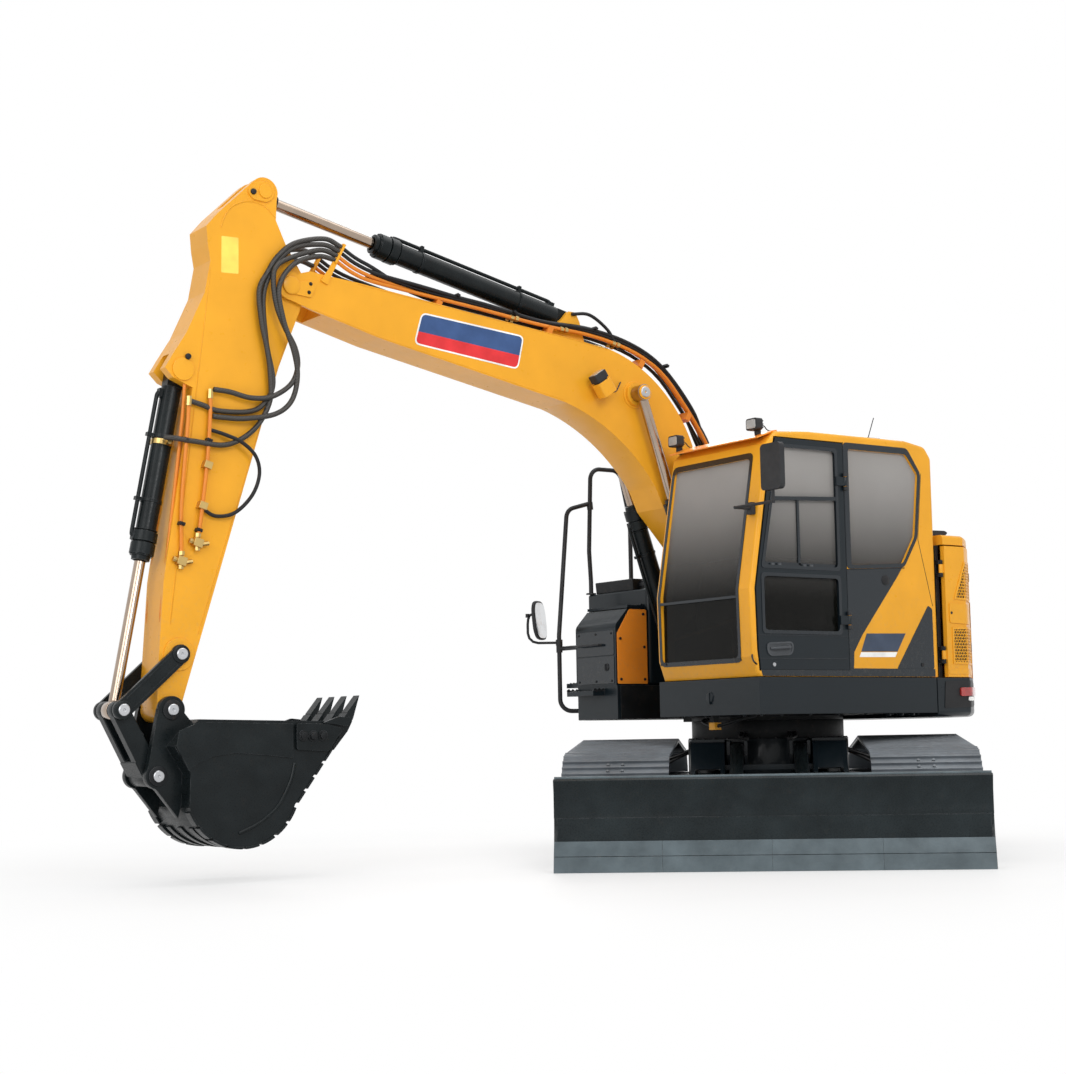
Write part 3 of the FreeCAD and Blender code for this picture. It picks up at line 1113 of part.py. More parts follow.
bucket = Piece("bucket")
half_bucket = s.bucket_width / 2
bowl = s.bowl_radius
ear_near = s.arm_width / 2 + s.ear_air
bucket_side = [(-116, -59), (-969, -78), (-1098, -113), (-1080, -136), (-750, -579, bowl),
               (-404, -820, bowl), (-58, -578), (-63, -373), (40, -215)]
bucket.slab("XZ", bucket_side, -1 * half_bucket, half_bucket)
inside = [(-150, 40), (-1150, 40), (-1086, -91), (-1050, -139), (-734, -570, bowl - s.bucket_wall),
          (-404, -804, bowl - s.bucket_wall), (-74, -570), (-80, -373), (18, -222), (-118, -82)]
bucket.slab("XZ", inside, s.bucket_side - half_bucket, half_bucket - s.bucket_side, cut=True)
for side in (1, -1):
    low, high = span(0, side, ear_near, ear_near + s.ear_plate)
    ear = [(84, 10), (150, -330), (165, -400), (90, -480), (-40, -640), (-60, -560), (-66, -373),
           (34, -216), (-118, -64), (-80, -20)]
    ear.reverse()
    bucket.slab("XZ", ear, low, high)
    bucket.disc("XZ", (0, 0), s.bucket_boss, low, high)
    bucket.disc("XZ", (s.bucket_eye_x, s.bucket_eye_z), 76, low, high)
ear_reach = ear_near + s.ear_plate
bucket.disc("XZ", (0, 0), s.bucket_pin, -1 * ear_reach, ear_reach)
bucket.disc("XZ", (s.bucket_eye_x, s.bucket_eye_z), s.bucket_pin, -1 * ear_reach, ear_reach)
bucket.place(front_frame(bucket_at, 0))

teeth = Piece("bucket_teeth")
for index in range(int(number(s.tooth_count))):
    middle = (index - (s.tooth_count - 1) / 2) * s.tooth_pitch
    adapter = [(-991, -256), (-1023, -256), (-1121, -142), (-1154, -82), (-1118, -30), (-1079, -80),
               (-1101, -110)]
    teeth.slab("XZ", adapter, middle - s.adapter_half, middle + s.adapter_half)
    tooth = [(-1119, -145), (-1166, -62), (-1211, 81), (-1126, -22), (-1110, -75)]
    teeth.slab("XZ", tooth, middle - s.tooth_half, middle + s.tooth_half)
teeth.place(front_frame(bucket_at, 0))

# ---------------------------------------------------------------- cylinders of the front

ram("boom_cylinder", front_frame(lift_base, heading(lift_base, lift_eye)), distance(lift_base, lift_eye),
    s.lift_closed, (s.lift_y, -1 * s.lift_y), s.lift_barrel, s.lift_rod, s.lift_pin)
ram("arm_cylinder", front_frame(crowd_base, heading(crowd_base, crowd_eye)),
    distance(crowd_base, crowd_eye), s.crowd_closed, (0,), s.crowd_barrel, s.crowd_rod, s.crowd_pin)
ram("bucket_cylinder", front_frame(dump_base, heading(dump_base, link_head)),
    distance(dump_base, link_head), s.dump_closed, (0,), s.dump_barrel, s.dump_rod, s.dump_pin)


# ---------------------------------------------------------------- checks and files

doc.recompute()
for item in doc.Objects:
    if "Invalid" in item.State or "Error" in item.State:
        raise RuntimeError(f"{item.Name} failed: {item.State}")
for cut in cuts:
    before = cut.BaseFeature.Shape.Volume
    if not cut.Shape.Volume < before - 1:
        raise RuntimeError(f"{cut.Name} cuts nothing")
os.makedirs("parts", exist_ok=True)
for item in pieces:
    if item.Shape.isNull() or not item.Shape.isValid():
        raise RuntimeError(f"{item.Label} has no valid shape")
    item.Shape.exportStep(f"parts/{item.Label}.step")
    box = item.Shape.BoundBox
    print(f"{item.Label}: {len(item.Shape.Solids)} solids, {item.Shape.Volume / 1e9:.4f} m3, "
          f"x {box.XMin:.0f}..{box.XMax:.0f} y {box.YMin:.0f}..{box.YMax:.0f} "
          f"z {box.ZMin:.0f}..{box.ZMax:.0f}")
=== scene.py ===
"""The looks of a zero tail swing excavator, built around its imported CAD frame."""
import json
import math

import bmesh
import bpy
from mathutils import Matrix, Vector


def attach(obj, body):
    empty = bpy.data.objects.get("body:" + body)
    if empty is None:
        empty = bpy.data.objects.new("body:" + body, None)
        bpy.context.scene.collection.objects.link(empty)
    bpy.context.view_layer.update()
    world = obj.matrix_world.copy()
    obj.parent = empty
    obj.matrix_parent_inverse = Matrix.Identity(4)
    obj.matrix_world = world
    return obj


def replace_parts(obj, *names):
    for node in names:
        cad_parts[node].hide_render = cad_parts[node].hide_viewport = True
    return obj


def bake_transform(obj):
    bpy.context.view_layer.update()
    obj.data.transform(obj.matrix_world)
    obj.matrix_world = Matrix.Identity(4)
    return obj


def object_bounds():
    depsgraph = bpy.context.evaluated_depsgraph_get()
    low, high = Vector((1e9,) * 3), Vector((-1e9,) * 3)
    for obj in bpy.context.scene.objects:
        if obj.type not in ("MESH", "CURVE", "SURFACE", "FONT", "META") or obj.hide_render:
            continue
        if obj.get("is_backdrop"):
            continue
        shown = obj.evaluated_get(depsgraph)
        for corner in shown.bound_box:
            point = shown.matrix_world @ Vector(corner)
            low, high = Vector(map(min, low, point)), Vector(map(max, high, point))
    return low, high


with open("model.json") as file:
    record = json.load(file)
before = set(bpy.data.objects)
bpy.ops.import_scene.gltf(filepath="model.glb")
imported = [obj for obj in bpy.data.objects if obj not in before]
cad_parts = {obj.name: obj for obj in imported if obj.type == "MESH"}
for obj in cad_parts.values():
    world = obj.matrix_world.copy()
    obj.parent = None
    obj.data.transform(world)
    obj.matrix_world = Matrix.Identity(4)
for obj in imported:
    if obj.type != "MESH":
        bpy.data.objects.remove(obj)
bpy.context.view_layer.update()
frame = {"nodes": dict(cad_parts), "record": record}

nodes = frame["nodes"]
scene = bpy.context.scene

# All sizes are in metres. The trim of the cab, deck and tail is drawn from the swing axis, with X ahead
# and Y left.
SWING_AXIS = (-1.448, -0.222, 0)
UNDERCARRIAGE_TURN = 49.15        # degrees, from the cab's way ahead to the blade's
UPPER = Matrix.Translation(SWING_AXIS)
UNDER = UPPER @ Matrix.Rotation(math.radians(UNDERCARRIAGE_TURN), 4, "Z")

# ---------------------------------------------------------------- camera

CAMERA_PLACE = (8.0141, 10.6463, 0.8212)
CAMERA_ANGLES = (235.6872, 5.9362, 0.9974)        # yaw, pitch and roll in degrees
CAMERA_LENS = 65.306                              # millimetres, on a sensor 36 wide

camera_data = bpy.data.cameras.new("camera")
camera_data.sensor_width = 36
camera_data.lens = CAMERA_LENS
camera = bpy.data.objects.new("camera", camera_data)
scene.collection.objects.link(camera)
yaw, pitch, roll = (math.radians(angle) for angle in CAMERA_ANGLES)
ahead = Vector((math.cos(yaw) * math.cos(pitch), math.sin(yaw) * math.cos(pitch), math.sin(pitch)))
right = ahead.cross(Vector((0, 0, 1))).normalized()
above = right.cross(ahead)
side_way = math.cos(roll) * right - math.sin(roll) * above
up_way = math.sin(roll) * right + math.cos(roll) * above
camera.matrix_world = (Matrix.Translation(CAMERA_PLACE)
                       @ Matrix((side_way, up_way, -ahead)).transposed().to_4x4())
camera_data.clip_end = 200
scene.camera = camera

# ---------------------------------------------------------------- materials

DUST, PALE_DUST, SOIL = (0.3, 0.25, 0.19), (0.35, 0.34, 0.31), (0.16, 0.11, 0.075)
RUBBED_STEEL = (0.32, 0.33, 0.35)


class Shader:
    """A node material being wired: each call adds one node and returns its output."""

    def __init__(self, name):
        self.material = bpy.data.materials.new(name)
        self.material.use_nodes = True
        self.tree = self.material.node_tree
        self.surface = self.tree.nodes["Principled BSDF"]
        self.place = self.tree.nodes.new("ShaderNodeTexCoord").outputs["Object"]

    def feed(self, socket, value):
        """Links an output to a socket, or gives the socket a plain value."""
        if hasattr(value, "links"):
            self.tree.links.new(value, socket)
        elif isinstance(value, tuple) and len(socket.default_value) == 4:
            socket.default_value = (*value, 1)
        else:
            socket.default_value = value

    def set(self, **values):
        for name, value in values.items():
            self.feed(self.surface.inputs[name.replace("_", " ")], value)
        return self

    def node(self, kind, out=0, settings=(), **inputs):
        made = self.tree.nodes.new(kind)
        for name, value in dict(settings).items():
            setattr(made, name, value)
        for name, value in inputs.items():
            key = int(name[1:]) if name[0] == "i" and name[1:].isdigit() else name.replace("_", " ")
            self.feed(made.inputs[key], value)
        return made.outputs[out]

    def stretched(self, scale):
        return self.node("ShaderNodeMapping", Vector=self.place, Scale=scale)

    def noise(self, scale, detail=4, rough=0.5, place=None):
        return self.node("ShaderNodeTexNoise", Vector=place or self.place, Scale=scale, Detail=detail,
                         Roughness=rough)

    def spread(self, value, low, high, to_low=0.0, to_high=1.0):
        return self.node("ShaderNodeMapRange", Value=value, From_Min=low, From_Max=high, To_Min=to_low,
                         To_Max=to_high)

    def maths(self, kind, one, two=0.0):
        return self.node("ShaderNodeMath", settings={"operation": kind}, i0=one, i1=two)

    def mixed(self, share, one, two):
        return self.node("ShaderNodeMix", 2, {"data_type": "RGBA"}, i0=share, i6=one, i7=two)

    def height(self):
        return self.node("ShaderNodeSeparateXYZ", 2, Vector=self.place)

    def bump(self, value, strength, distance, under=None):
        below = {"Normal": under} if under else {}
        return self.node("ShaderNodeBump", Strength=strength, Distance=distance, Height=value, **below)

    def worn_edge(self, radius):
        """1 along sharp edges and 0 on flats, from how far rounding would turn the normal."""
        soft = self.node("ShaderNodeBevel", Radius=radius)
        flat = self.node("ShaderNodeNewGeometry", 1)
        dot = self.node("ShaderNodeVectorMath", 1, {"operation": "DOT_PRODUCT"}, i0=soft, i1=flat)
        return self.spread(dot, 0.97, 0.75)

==

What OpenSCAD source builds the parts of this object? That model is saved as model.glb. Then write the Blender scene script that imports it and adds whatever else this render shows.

* * *

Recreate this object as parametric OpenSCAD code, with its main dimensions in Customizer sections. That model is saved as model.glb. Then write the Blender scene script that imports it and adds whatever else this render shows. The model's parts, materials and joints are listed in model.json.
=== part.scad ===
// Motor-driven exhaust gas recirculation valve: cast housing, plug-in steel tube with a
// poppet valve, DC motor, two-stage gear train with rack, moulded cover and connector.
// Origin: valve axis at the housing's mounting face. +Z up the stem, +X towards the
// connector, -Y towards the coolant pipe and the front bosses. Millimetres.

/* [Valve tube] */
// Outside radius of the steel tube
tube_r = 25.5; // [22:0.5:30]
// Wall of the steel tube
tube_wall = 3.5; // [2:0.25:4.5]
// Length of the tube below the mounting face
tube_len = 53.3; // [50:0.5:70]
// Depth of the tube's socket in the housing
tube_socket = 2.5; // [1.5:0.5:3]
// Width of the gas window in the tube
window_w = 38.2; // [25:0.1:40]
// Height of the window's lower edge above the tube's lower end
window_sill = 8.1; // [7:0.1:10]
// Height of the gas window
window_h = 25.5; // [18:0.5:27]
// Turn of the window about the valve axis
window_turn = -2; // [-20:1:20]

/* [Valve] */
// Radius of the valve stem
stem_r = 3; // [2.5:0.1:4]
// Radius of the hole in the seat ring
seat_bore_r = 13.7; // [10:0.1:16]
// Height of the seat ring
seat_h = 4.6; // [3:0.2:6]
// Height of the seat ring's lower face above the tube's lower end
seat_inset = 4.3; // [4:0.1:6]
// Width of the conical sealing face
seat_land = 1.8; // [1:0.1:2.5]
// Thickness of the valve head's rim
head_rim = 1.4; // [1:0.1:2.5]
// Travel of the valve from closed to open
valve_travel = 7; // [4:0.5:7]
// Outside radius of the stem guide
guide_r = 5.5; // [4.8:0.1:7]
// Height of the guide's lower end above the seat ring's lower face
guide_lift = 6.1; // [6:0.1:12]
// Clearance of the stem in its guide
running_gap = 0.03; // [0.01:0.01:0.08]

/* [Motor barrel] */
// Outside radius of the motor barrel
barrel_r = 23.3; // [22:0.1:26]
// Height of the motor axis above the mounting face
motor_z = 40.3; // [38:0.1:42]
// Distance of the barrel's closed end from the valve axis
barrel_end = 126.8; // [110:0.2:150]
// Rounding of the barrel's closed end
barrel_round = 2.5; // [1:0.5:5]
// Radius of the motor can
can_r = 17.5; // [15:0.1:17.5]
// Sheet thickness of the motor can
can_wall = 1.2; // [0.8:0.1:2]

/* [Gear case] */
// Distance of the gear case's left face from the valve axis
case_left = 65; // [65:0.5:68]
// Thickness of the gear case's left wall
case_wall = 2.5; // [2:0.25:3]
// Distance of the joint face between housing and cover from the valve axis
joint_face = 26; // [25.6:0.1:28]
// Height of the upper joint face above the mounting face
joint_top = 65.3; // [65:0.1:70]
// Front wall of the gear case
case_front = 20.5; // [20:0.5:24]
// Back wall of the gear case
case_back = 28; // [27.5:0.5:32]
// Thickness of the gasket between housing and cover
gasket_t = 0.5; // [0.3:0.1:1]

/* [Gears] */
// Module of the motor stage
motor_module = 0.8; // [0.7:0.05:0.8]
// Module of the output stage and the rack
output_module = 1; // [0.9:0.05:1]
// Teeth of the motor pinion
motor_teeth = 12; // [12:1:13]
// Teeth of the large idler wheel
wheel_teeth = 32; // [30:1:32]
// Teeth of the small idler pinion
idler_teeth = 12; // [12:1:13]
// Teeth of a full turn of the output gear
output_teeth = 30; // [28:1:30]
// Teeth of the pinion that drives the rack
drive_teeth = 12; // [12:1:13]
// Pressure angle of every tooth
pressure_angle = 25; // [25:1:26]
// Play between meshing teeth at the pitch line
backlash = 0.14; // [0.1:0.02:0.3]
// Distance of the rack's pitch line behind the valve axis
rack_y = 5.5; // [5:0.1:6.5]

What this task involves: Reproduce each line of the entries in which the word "saved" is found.

Result of this task:
What OpenSCAD source builds the parts of this object? That model is saved as model.glb. Then write the Blender scene script that imports it and adds whatever else this render shows.
Recreate this object as parametric OpenSCAD code, with its main dimensions in Customizer sections. That model is saved as model.glb. Then write the Blender scene script that imports it and adds whatever else this render shows. The model's parts, materials and joints are listed in model.json.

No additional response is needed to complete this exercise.